[September 27, 2013]
Governor Andrew Cuomo Announces Nearly $700K Research Collaboration Fund Awards to 10 SUNY Campuses:
SUNY Downstate among Those Receiving Awards
Governor Andrew M. Cuomo has announced that seven research projects involving 10 SUNY campuses will each receive up to $100,000 from the SUNY Research Collaboration Fund, which supports research collaborations among campuses as part of the SUNY system’s strategic plan, The Power of SUNY. Among the funded initiatives are projects that seek to improve cancer detection and treatment, further medical imaging and diagnostics, and analyze the effects of climate change.
SUNY Downstate Medical Center is one of the seven campuses receiving an award, for a joint project with SUNY’s University at Buffalo designed to improve the ability to increase prognostic accuracy for recurring prostate cancer.
Brian K. McNeil, MD, assistant professor of urology at SUNY Downstate Medical Center, and Yijun Sun, PhD, assistant professor in bioinformatics at the University at Buffalo, will examine the use of advanced computational algorithms in constructing reliable prediction models.

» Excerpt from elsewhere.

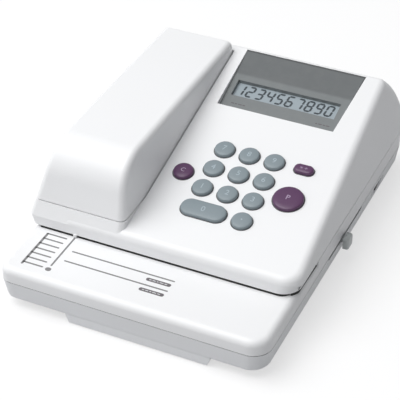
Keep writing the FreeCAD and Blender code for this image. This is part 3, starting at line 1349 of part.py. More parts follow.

After surgical treatment, prostate cancer recurs in an estimated 15 to 30 percent of patients. The Downstate/Buffalo team note that many existing prognostic models used to predict whether there is a high chance of prostate cancer recurring after treatment were derived using a limited number of samples with known metastatic status. For a disease as complex as cancer that may consist of multiple sub-phenotypes, thousands of training samples are potentially needed in order to construct a reliable prediction model. Therefore, the project will look at a large number of tumor tissues that have been archived. The team will introduce an innovative data analysis strategy to assess these tissues and perform a large-scale computational study – the first large-scale study of its kind.
Dr. McNeil and Dr. Sun believe that if they can confirm in this pilot study that tissue specimens without clinical follow-up information do indeed contain valuable information, this work could lead to a paradigm shift in the derivation and validation of gene signatures for accurate prostate cancer prognosis, and pave the way for future multi-institutional cohort studies. The result could be more effective prognosis and treatment of prostate cancer cases that are likely to recur.
The purpose of the SUNY Research Collaboration Fund is to support collaboration among researchers and students across SUNY’s campuses in order to enhance the collective impact of their work and ability to advance science, innovation, and economic prosperity in New York State.
“Not only does the SUNY system provide quality, affordable higher education opportunities to New Yorkers – but it is also an engine of research and development to increase innovation and grow our economy in New York State,” Governor Cuomo said. “The projects receiving awards today showcase a wide range of areas being explored in campuses across the SUNY system, and they all have potential to leave a positive and lasting impact on our health, environment and society. I applaud these award recipients and look forward to seeing their projects progress.”
“The scope of SUNY’s scientific research is reflected in these awards and we will continue to incentivize cross-campus collaboration to promote the strength of working together as a system,” said SUNY Chancellor Nancy L. Zimpher. “Congratulations to the campuses, faculty, and students involved in these exciting projects.”
“The scope, scale, and diversity of SUNY’s research portfolio are on full display with the announcement of these awards,” said Dr. Tim Killeen, president of the RF and SUNY’s vice chancellor for research. “Collaborative research invites industry interest and entrepreneurial opportunity that lead to innovation, new business, jobs, and public benefit. We congratulate each of the fund recipients for their visionary work.”
This second annual round of Research Collaboration Fund awards attracted 77 proposals. Funded projects were selected through a rigorous peer-review process. Factors considered in the evaluation included: originality and significance of the research; student involvement; industry and other outreach efforts; and the ability to attract future federal, state, philanthropic, or private funding.
For information about awards to the other SUNY campuses, please go to:
SUNY Downstate Medical Center, founded in 1860, was the first medical school in the United States to bring teaching out of the lecture hall and to the patient’s bedside. A center of innovation and excellence in research and clinical service delivery, SUNY Downstate Medical Center comprises a College of Medicine, Colleges of Nursing and Health Related Professions, a School of Graduate Studies, a School of Public Health, University Hospital of Brooklyn, and an Advanced Biotechnology Park and Biotechnology Incubator.
SUNY Downstate ranks ninth nationally in the number of alumni who are on the faculty of American medical schools. More physicians practicing in New York City have graduated from SUNY Downstate than from any other medical school.